# Start of Given records

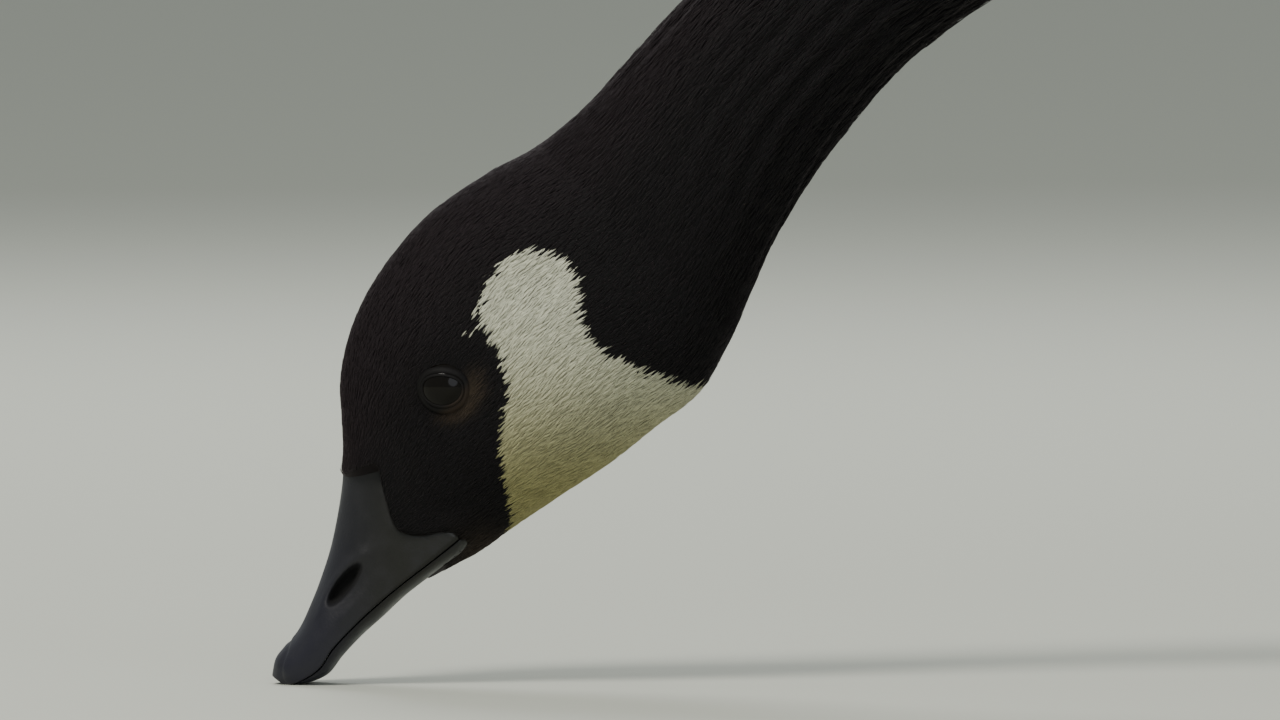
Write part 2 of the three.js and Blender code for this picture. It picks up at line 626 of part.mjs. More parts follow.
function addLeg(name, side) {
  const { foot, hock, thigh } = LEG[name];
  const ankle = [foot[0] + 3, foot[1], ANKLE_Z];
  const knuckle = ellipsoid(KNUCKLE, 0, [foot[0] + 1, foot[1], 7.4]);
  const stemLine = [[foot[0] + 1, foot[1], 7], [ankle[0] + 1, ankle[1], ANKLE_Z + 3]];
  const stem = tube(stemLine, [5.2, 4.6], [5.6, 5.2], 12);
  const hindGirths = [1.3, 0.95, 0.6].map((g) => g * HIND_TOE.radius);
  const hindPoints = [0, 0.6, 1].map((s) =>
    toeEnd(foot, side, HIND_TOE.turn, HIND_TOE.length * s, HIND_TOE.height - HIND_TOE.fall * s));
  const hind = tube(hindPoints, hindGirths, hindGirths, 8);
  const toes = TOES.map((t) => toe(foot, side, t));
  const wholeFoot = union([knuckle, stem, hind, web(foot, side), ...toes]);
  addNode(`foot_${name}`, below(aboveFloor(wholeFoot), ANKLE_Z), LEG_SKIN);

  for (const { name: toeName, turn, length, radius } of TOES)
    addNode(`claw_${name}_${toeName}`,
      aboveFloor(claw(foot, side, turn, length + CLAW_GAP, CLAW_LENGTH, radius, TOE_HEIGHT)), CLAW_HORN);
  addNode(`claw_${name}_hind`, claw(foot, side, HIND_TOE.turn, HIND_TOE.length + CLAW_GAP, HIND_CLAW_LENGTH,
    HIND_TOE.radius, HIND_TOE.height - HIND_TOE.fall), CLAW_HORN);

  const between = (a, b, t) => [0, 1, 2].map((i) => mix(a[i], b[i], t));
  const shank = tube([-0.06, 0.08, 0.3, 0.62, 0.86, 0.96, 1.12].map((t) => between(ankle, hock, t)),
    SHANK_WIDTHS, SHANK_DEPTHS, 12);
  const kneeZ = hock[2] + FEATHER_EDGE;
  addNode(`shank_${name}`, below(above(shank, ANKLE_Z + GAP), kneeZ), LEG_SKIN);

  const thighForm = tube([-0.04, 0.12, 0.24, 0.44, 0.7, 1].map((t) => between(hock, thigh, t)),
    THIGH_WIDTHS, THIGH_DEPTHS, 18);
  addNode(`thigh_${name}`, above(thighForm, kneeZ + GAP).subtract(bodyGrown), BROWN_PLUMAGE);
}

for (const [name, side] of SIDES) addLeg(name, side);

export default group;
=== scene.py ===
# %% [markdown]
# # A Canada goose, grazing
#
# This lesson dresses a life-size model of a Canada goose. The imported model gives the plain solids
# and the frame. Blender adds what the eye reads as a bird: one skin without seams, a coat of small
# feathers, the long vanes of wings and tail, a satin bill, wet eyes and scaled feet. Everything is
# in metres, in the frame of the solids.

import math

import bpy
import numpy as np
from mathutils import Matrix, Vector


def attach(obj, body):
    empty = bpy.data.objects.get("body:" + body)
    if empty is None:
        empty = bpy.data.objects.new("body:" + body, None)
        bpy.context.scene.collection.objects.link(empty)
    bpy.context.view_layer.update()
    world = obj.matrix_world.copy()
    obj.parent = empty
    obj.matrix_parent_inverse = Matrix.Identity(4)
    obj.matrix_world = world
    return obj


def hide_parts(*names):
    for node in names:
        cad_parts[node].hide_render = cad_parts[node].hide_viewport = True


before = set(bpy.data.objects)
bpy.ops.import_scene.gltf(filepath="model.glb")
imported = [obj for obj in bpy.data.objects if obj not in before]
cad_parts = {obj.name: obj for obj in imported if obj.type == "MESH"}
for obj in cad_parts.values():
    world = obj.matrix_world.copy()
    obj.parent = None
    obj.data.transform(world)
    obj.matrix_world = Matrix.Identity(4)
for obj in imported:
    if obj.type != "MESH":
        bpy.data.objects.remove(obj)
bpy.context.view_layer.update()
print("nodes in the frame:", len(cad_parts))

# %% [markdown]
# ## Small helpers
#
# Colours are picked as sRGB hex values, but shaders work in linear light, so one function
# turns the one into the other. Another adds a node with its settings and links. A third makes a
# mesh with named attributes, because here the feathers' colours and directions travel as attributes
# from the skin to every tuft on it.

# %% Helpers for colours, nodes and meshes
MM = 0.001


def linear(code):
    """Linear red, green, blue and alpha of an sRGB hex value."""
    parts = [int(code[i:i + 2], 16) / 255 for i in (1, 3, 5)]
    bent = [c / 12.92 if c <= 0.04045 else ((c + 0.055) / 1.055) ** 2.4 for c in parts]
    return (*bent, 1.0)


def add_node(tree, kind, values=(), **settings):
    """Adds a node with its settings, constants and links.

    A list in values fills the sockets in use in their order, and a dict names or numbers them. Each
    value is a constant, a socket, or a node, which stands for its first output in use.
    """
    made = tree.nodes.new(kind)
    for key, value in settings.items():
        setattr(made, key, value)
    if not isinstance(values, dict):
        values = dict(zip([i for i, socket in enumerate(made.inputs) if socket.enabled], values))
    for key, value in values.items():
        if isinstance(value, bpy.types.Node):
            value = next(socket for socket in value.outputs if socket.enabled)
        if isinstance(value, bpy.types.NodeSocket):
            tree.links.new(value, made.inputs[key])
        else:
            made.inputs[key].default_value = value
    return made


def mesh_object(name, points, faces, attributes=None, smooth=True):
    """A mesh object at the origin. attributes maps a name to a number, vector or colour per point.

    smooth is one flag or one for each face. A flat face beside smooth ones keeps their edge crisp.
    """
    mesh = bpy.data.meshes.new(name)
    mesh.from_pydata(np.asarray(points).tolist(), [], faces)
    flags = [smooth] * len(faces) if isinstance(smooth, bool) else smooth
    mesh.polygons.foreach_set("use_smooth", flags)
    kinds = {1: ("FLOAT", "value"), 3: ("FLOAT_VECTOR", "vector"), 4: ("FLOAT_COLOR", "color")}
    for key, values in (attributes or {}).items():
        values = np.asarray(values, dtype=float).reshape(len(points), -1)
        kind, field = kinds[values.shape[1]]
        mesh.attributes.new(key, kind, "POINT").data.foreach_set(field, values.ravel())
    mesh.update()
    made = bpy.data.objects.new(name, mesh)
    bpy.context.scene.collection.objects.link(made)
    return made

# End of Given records
# Start of Given records

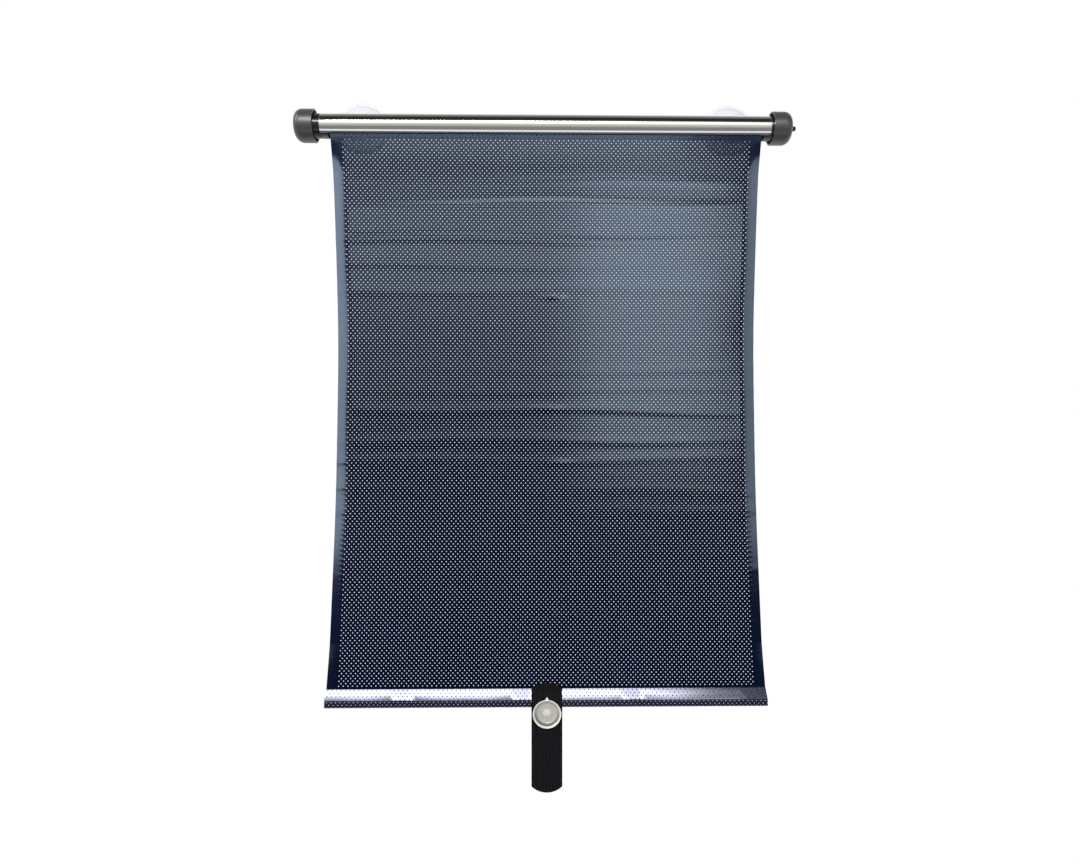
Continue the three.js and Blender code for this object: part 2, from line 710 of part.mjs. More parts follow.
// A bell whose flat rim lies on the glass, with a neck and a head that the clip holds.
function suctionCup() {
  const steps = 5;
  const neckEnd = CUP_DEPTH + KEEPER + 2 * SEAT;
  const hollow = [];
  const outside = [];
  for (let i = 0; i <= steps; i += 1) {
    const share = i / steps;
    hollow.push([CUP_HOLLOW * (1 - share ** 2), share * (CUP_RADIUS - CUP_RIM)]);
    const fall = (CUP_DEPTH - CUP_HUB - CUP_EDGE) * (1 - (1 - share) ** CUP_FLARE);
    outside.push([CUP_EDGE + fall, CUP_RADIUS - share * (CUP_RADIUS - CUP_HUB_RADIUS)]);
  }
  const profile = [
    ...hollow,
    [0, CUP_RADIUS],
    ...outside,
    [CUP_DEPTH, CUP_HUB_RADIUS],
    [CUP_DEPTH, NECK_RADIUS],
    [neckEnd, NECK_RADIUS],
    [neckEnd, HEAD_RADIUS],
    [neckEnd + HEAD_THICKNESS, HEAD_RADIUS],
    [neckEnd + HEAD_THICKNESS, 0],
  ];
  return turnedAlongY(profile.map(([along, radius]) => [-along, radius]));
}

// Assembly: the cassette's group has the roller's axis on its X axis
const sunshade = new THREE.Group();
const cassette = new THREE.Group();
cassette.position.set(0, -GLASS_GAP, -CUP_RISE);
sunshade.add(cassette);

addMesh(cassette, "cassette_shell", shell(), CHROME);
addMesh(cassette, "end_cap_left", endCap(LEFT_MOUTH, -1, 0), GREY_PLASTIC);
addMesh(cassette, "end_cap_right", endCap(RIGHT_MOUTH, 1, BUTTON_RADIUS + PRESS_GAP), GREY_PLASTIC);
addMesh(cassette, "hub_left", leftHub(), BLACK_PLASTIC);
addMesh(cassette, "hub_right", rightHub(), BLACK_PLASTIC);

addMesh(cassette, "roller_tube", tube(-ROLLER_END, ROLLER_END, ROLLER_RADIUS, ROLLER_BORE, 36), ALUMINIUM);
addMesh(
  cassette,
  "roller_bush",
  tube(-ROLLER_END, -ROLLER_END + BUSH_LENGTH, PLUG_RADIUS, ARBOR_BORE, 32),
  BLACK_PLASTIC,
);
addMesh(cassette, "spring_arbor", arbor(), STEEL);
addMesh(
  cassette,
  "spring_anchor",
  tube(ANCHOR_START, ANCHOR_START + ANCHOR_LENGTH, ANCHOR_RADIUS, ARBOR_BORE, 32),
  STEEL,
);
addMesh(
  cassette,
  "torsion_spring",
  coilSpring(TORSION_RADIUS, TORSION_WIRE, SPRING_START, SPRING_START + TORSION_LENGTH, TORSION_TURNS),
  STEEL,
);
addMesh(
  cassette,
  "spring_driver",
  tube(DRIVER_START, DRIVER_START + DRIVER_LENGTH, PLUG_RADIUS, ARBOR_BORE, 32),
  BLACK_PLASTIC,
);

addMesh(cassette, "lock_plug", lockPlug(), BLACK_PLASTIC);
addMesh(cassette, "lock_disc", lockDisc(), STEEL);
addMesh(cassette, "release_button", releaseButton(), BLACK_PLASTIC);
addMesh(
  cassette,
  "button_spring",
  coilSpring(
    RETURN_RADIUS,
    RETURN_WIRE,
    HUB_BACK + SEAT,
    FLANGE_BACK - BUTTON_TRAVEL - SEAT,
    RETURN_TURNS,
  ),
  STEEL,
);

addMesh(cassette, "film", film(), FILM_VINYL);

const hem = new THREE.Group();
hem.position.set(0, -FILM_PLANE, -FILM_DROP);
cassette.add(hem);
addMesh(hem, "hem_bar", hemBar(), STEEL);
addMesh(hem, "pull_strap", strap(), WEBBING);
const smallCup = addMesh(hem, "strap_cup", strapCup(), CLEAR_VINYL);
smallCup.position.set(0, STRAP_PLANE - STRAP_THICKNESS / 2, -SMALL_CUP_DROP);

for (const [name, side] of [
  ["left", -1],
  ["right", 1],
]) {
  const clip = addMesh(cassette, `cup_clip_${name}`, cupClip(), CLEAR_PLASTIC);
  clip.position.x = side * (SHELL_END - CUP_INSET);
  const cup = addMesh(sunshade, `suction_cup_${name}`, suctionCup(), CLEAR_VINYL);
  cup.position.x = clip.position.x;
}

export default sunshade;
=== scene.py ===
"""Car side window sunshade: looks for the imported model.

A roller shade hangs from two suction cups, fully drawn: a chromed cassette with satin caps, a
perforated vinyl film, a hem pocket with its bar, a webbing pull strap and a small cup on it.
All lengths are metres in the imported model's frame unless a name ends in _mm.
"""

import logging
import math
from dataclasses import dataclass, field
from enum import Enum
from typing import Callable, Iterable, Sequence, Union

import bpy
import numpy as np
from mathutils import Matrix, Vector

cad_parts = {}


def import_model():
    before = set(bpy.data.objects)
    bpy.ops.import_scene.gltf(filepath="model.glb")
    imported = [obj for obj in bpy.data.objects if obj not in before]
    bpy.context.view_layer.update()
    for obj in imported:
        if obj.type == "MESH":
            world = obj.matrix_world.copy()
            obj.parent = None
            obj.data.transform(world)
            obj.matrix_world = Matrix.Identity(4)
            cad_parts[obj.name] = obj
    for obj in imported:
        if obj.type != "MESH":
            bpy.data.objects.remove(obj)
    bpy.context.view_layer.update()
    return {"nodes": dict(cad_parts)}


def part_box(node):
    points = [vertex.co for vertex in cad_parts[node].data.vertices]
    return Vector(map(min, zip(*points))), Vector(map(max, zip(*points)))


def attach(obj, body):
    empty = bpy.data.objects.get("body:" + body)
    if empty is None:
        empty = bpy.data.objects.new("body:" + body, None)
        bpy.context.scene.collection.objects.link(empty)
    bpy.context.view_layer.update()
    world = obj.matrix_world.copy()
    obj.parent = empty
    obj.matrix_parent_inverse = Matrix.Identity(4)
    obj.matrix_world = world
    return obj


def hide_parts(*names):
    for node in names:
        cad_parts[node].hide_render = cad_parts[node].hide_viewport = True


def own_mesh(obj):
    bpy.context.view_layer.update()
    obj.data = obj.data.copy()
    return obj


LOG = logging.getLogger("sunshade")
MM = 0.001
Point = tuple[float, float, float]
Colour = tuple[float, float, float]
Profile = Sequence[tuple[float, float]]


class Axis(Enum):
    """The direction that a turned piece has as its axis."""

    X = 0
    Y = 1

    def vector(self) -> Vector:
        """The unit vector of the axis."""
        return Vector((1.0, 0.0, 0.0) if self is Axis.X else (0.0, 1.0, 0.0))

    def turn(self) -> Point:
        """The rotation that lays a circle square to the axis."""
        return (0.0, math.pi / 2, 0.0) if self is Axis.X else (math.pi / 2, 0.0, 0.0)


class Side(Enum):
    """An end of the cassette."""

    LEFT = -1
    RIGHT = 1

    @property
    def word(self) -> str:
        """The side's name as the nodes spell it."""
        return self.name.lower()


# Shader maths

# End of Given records

Exercise aim: Look back at the data above. Transcribe exactly the lines starting at the line that contains "cassette.add(hem);" and ending at the line that contains "cad_parts[obj.name] = obj".

Correct answer:
cassette.add(hem);
addMesh(hem, "hem_bar", hemBar(), STEEL);
addMesh(hem, "pull_strap", strap(), WEBBING);
const smallCup = addMesh(hem, "strap_cup", strapCup(), CLEAR_VINYL);
smallCup.position.set(0, STRAP_PLANE - STRAP_THICKNESS / 2, -SMALL_CUP_DROP);

for (const [name, side] of [
  ["left", -1],
  ["right", 1],
]) {
  const clip = addMesh(cassette, `cup_clip_${name}`, cupClip(), CLEAR_PLASTIC);
  clip.position.x = side * (SHELL_END - CUP_INSET);
  const cup = addMesh(sunshade, `suction_cup_${name}`, suctionCup(), CLEAR_VINYL);
  cup.position.x = clip.position.x;
}

export default sunshade;
=== scene.py ===
"""Car side window sunshade: looks for the imported model.

A roller shade hangs from two suction cups, fully drawn: a chromed cassette with satin caps, a
perforated vinyl film, a hem pocket with its bar, a webbing pull strap and a small cup on it.
All lengths are metres in the imported model's frame unless a name ends in _mm.
"""

import logging
import math
from dataclasses import dataclass, field
from enum import Enum
from typing import Callable, Iterable, Sequence, Union

import bpy
import numpy as np
from mathutils import Matrix, Vector

cad_parts = {}


def import_model():
    before = set(bpy.data.objects)
    bpy.ops.import_scene.gltf(filepath="model.glb")
    imported = [obj for obj in bpy.data.objects if obj not in before]
    bpy.context.view_layer.update()
    for obj in imported:
        if obj.type == "MESH":
            world = obj.matrix_world.copy()
            obj.parent = None
            obj.data.transform(world)
            obj.matrix_world = Matrix.Identity(4)
            cad_parts[obj.name] = obj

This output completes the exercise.